> What the task asks: Stop after the line with "nodes.clear()": repeat exactly every line before it, beginning with the first, and that line itself.

> Source material:
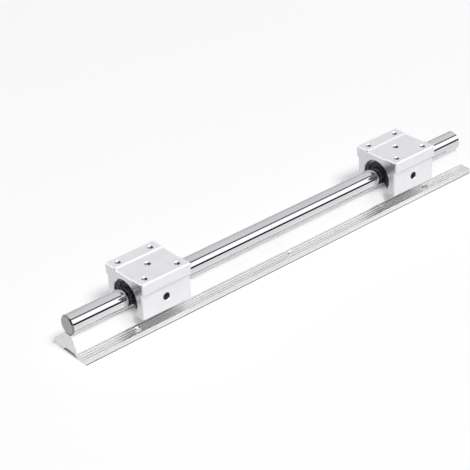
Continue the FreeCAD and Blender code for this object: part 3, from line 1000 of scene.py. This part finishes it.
def world():
    """A white surround: even for soft light, banded for the polished shaft, pure white behind."""
    surround = bpy.data.worlds.new("studio")
    bpy.context.scene.world = surround
    surround.use_nodes = True
    nodes, links = surround.node_tree.nodes, surround.node_tree.links
    nodes.clear()

    def background(strength, colour=None):
        """Light of one strength, white or of the linked colour."""
        node = nodes.new("ShaderNodeBackground")
        node.inputs["Strength"].default_value = strength
        node.inputs["Color"].default_value = (1, 1, 1, 1)
        if colour is not None:
            links.new(colour, node.inputs["Color"])
        return node.outputs["Background"]

    def choose(factor, first, second):
        """The first light where the factor is 0, the second where it is 1."""
        node = nodes.new("ShaderNodeMixShader")
        links.new(factor, node.inputs["Fac"])
        links.new(first, node.inputs[1])
        links.new(second, node.inputs[2])
        return node.outputs["Shader"]

    def beyond(value, start, end):
        """Goes from 0 to 1 while the value goes from the start to the end."""
        edge = nodes.new("ShaderNodeMapRange")
        edge.interpolation_type = "SMOOTHSTEP"
        edge.inputs["From Min"].default_value = start
        edge.inputs["From Max"].default_value = end
        links.new(value, edge.inputs["Value"])
        return edge.outputs["Result"]

    place = nodes.new("ShaderNodeTexCoord")
    parts = nodes.new("ShaderNodeSeparateXYZ")
    front = nodes.new("ShaderNodeMath")
    front.operation = "MULTIPLY"
    front.inputs[1].default_value = -1.0
    angle = nodes.new("ShaderNodeMath")
    angle.operation = "ARCTAN2"
    share = nodes.new("ShaderNodeMapRange")
    share.inputs["From Min"].default_value = -math.pi
    share.inputs["From Max"].default_value = math.pi
    bands = nodes.new("ShaderNodeValToRGB")
    links.new(place.outputs["Generated"], parts.inputs[0])
    links.new(parts.outputs["Y"], front.inputs[0])
    links.new(parts.outputs["Z"], angle.inputs[0])
    links.new(front.outputs["Value"], angle.inputs[1])
    links.new(angle.outputs["Value"], share.inputs["Value"])
    links.new(share.outputs["Result"], bands.inputs["Fac"])
    ramp = bands.color_ramp
    ramp.interpolation = "LINEAR"
    while len(ramp.elements) < len(BANDS):
        ramp.elements.new(0.5)
    for element, (degrees, level) in zip(ramp.elements, BANDS):
        element.position = (degrees + 180) / 360
        element.color = (level, level, level * BAND_CAST, 1)

    slope, along = angle.outputs["Value"], parts.outputs["X"]
    banded = background(1.0, bands.outputs["Color"])
    dim = choose(beyond(slope, *NEAR_SLOPE), background(NEAR_LEVEL), banded)
    near = choose(beyond(along, *NEAR_END), banded, dim)
    back = choose(beyond(along, *FAR_END), banded, background(BACK_LEVEL))
    around = choose(beyond(slope, *BACK_SLOPE), near, back)
    ways = nodes.new("ShaderNodeLightPath")
    seen = choose(ways.outputs["Is Glossy Ray"], background(DIFFUSE_LEVEL), around)
    clear = choose(ways.outputs["Is Camera Ray"], seen, background(1.0))
    out = nodes.new("ShaderNodeOutputWorld")
    links.new(clear, out.inputs["Surface"])


def lamp():
    """A large soft lamp, high in front, that faces the rail's middle."""
    data = bpy.data.lights.new("key", "AREA")
    data.shape = "DISK"
    data.size = LAMP_SIZE
    data.energy = LAMP_POWER
    light = bpy.data.objects.new("key", data)
    bpy.context.scene.collection.objects.link(light)
    light.location = LAMP_PLACE
    light.rotation_euler = (-Vector(LAMP_PLACE)).to_track_quat("-Z", "Y").to_euler()


def camera():
    """The photograph's view, from the near end, in front and above."""
    back = Vector((math.sin(AZIMUTH) * math.cos(ELEVATION), -math.cos(AZIMUTH) * math.cos(ELEVATION),
                   math.sin(ELEVATION)))
    level = Vector((math.cos(AZIMUTH), math.sin(AZIMUTH), 0))
    upright = back.cross(level)
    right = level * math.cos(ROLL) + upright * math.sin(ROLL)
    up = upright * math.cos(ROLL) - level * math.sin(ROLL)
    data = bpy.data.cameras.new("camera")
    data.sensor_width = 36
    data.lens = FOCAL_PIXELS * data.sensor_width / PICTURE
    data.clip_end = 50
    view = bpy.data.objects.new("camera", data)
    bpy.context.scene.collection.objects.link(view)
    place = VIEW_TARGET + back * VIEW_DISTANCE
    view.matrix_world = Matrix(((right.x, up.x, back.x, place.x), (right.y, up.y, back.y, place.y),
                                (right.z, up.z, back.z, place.z), (0, 0, 0, 1)))
    bpy.context.scene.camera = view


support_rail()
round_shaft()
shaft_screws()
carriage("near")
carriage("far")
floor()
world()
lamp()
camera()
bpy.context.scene.view_settings.view_transform = "Standard"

> Result:
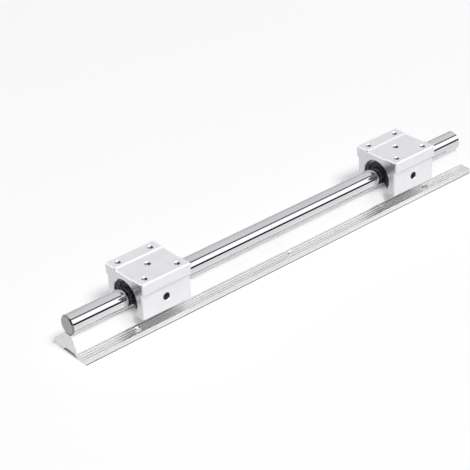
Continue the FreeCAD and Blender code for this object: part 3, from line 1000 of scene.py. This part finishes it.
def world():
    """A white surround: even for soft light, banded for the polished shaft, pure white behind."""
    surround = bpy.data.worlds.new("studio")
    bpy.context.scene.world = surround
    surround.use_nodes = True
    nodes, links = surround.node_tree.nodes, surround.node_tree.links
    nodes.clear()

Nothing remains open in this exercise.